═════ SOURCE MATERIAL ═════

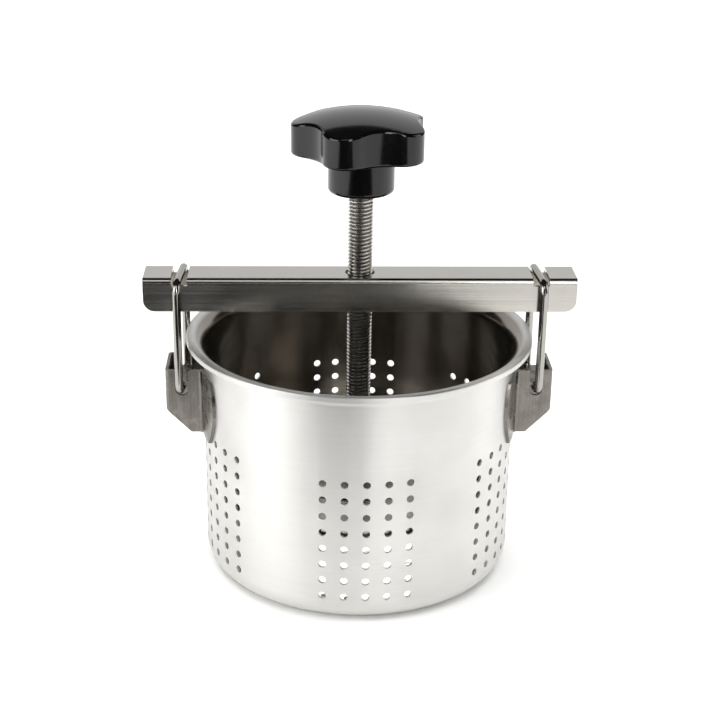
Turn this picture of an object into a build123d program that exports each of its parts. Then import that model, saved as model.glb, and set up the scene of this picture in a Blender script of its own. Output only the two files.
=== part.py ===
"""Screw-press potato ricer: a perforated steel basket, a crossbar held down by two
wire bails, and a screw that drives a press plate down inside the basket.

Frame: origin at the centre of the basket's base, +Z up, crossbar along X, millimetres.
The model stands as it is used: bails hooked in the crossbar's notches, plate part way down.
"""

import os
from math import asin, cos, radians, sin, tan

from build123d import *

os.makedirs("parts", exist_ok=True)

# ---------------------------------------------------------------- driving dimensions

# basket
basket_outer_r = 63.3
basket_height = 99.0
basket_wall = 0.9
base_corner_r = 8.5
lip_projection = 6.7
lip_flare_r = 5.6
lip_hem_height = 2.2
lip_edge_r = 0.6

# perforations in the basket wall and base
hole_d = 3.0
hole_rows = 8
hole_columns = 5
hole_row_pitch = 6.95
hole_column_pitch_deg = 7.7
hole_corner_margin = 1.5
hole_group_angles = (-88.6, -27.7, 30.5, 90.0, 149.0, 204.4)
base_ring_pitch = 9.2
base_holes_per_ring = 6

# bail brackets, one sheet bent to a hat section and welded to the wall
bracket_sheet = 1.2
bracket_depth = 20.5
bracket_projection = 15.1
bracket_below_rim = 13.5
bracket_height = 27.0
bracket_bevel_height = 10.0
bracket_bevel_width = 10.1
bracket_bend_r = 1.8
bracket_inner_bend_r = 1.0
flange_bulge_half_width = 27.0
flange_top_half_width = 24.5
flange_bottom_half_width = 21.5
slot_depth = 10.9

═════

▸ TASK BRIEF
Search the preceding listing for "that" and extract every line where it is found.

▸ RESULT OF THIS TASK
Turn this picture of an object into a build123d program that exports each of its parts. Then import that model, saved as model.glb, and set up the scene of this picture in a Blender script of its own. Output only the two files.
wire bails, and a screw that drives a press plate down inside the basket.